Ancak, Ankara'daki bir AB diplomatının da söylediği gibi, Türkiye'nin üyeliği önündeki en büyük engel AB değil: o engel Türkiye'nin kendisi. Bu, kısmen bir anlayış meselesi. Türkler AB üyeliğini, gerçek bir pazarlık konusu olarak görüyor: Yani taviz verirlerse, karşılığında AB'nin de taviz vereceğini umuyorlar. Oysa müzakereler, AB müktesebatının yükümlülüklerinin kabulünden ibaret. Bu, sadece sıkıcı ortak pazar düzenlemelerini değil, insan hakları, azınlıklara yaklaşım ve dinsel-demokratik özgürlükler gibi daha geniş kaygıları da içeriyor.

Erdoğan bunların Türkiye için artık sorun olmaktan çıktığında ısrarlı. Geçen yıl yapılan reformlara rağmen birbiri ardına olumsuz gelişmeler yaşandı.

Erdoğan'ın sitemi Öte yandan Erdoğan, AİHM'nin Türkiye aleyhine aldığı kararlar konusunda da, hükümetinin bu kararların çoğunluğuna katılmadığını söylüyor.
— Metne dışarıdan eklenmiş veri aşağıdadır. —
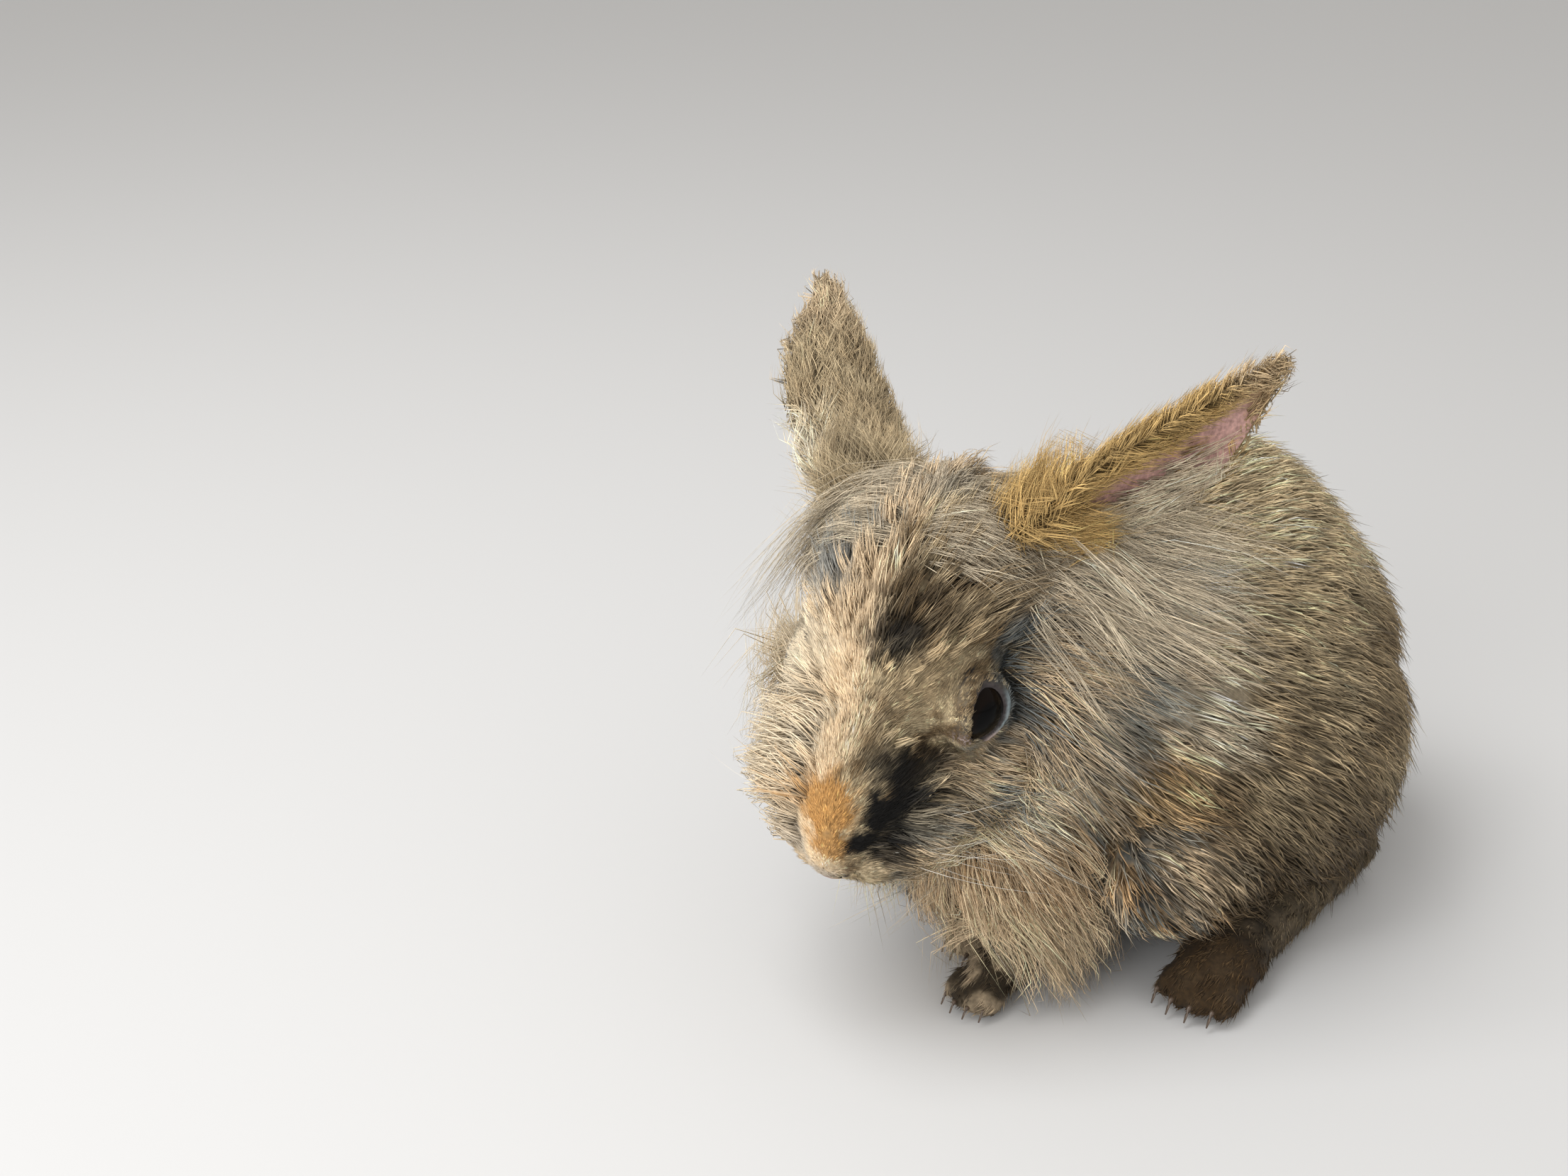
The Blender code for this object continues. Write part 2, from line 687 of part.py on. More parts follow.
def finish_surface(obj, surface):
    obj.data.materials.clear()
    obj.data.materials.append(surface)
    obj.data.shade_smooth()
    obj.data.set_sharp_from_angle(angle=math.radians(50))


def main():
    clear_scene()
    home = collection("lionhead_rabbit")
    helpers = collection("cutters")
    helpers.hide_render = True
    head = make_head(home, helpers)
    eyes = [make_eye("eye_left", 1, home), make_eye("eye_right", -1, home)]
    ears = [
        make_ear("ear_left", 1, EAR_LEFT_AIM, EAR_LEFT_OPENS, home),
        make_ear("ear_right", -1, EAR_RIGHT_AIM, EAR_RIGHT_OPENS, home),
    ]
    for ear in ears:
        clear_of(ear, helpers, head)
    forelegs = [
        make_foreleg("foreleg_left", FOREPAW_LEFT_AT, 1, home),
        make_foreleg("foreleg_right", FOREPAW_RIGHT_AT, -1, home),
    ]
    clear_of(forelegs[1], helpers, forelegs[0])
    left_leg, left_room = make_hind_leg("hind_leg_left", 1, home, helpers)
    right_leg, right_room = make_hind_leg("hind_leg_right", -1, home, helpers)
    rooms = [left_room, right_room]
    neck = make_neck(head, ears, forelegs, rooms, home, helpers)
    torso = make_torso(rooms, forelegs, home, helpers)
    tail = fuse("tail", [lump(TAIL_AT, TAIL, lean=TAIL_LEAN)], home, 0.0020, 3, 240)
    clear_of(tail, helpers, torso, left_leg, right_leg)
    legs = [*forelegs, left_leg, right_leg]
    draw = random.Random(SEED)
    ground = tree_of([head, neck, torso, *legs])
    others = tree_of([*ears, *eyes, neck, torso, *legs])
    locks = grow_locks(tree_of([head]), head_lock_plans(draw), ground, others, helpers)
    join_locks(head, locks)
    others = tree_of([head, *ears, *eyes, torso, *legs])
    locks = grow_locks(tree_of([neck]), neck_lock_plans(draw), ground, others, helpers)
    join_locks(neck, locks)
    parts = [head, neck, torso, tail, *eyes, *ears, *forelegs, left_leg, right_leg]
    stand_at_origin(parts)
    wet = material("eye_surface", EYE_COLOUR, EYE_ROUGHNESS)
    for obj in parts:
        kind = obj.name.replace("_left", "").replace("_right", "")
        if kind == "eye":
            finish_surface(obj, wet)
        else:
            finish_surface(obj, material(kind + "_fur", FUR_COLOURS[kind], FUR_ROUGHNESS))


main()
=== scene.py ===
"""The looks of the lionhead rabbit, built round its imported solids.

One skin follows the same lumps as the solids, but lies inside them by the coat's depth. The coat
is closed mesh tufts that are rooted in the skin and follow the lie of the fur. Guides are marched
over the skin, and each guide carries a clump of tufts. Skin and coat take their colours from one
function of place. Metres, +Z up, and the rabbit faces -Y, so that its left is +X.
"""

import math

import bmesh
import bpy
import numpy as np
from mathutils import Matrix, Vector
from mathutils.bvhtree import BVHTree


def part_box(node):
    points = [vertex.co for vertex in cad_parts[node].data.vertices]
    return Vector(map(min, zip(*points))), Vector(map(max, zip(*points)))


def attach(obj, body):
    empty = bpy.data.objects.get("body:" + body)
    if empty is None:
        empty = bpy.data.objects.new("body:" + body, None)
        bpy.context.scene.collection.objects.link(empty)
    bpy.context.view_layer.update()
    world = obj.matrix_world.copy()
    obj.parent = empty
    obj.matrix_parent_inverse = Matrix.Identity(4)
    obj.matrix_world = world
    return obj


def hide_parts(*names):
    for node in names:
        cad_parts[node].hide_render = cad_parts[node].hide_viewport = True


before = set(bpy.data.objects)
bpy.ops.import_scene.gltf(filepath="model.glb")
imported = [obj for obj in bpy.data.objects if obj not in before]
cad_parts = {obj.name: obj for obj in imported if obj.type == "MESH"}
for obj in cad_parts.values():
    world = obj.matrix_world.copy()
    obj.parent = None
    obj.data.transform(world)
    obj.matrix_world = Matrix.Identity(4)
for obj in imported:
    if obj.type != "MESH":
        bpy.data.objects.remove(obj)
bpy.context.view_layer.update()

# The head's frame, in which -Y runs to the nose, and the eyes in it
HEAD_TURN, HEAD_DIP, HEAD_ROLL = math.radians(10), math.radians(41), math.radians(3)
EYE_AT = Vector((0.019, -0.0035, 0.0042))
EYE_LOOKS = Vector((0.93, -0.3, 0.2)).normalized()
EYE_RADIUS, CORNEA_FROM, CORNEA_BULGE = 0.0084, 0.55, 0.05
LID_SLANT, LID_HALF = math.radians(-40), (0.0054, 0.0073)
LID_RADIUS, LID_SKIN_DEPTH, LID_END = 0.0098, 0.0004, 0.0135
OPENING_DEEP, LID_RISE, RIM_ROLL, LID_CREASE = 0.0014, 0.0023, 0.0008, 0.0003

# Nose and mouth in the head's frame: the nose's tip, a nostril, the lip's cleft and the mouth's ring
NOSE_TIP, NOSE_MIDDLE = np.array((0, -0.0515, -0.008)), Vector((0, -0.046, -0.008))
NOSTRIL, NOSTRIL_LEAN = np.array((0.0052, -0.0495, -0.006)), math.radians(40)
NOSTRIL_HALF, NOSTRIL_REACH, NOSTRIL_DEEP = (0.0024, 0.0008), (0.0026, 0.003, 0.0012), 0.0018
CLEFT_HALF, CLEFT_TOP, CLEFT_FOOT, CLEFT_DEEP = 0.0006, 0.0085, 0.0165, 0.001
MOUTH_AT, MOUTH_RADII, MOUTH_HALF, MOUTH_DEEP = (0, -0.03, -0.0165), (0.0128, 0.0165), 0.0007, 0.0009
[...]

AİHM bu hafta içinde, Öcalan'ın 1999 yılındaki mahkemesinin 'adaletsiz' olduğuna hükmetti.

Erdoğan, Türkiye'nin bağımsız mahkemelerine müdahale edemeyeceğini kaydediyor. İnsan hakları örgütlerinin Kürtlere dair dile getirdiği endişelerine ise, 1999'da İslamcı-milliyetçi bir şiir okuduğu için hapse atılırken nerede olduklarını, Diyarbakır'daki belediye başkanlarına destek vermek için yarışırlarken kendisiyle neden ilgilenmediklerini sorarak yanıt veriyor.

Türkiye'nin insan hakları ve Kürtlerle diğer azınlıklara yaklaşım gibi konularda ilerlediği açıkça ortada, fakat Avrupa standartlarını karşılamak için yapması gereken daha çok şey var. Özkök'ün geçenlerde yaptığı bir açıklama, bu bakımdan kaygı verici. General Türkiye'nin Kuzey Kıbrıs'ta güvenlikle ilgili menfaatleri bulunduğunu, Ermenilere 1915'te soykırım uygulandığı iddialarının temelsiz olduğunu ve Amerikalıların Kuzey Irak'taki PKK teröristlerini ortadan kaldırmak için yeterince çaba göstermediğini söyledi. Yanı sıra Türkiye demokrasisinin arkasındaki itici gücün laiklik olduğunu ve Türk devletinin bölünmez bir bütün olarak kalması gerektiğini vurguladı.

Bir generalin kamuoyu karşısında bu tür sözler söylemesi normal görülmeyebilir, fakat Türkiye'de ordu, Atatürk'ün laik mirasının korunması konusunda hâlâ kilit bir rol oynuyor. Generaller ülkenin AB'ye yönelik arzularına arka çıktı, fakat sadece AB üyeliğinin söz konusu mirası destekleyeceği, onun altını oymayacağı bir zemin üzerinden. Türk kamuoyunun bir bölümü de, dinsel özgürlük ve azınlık haklarına verilen desteğin Atatürkçülükle çatışabileceği, Kürtler için daha fazla özerkliğin Türkiye'nin toprak bütünlüğünü tehdit edebileceği yönünde endişe besliyor.

Özkök'ün vardığı nokta şuydu: Evet veya hayır demek, sadece AB'nin değil, Türkiye'nin de hakkı olmalıydı. Avrupa'nın üyeliğe karşı tutumunun üstesinden gelmek için bu kadar yoğun çaba ortaya koyduktan sonra Türkler, kendi kendilerine kuralların fazla külfetli olduğuna hükmederse ironik bir durum ortaya çıkacak.Her şeye rağmen böyle bir durumu tasavvur etmek imkânsız da değil.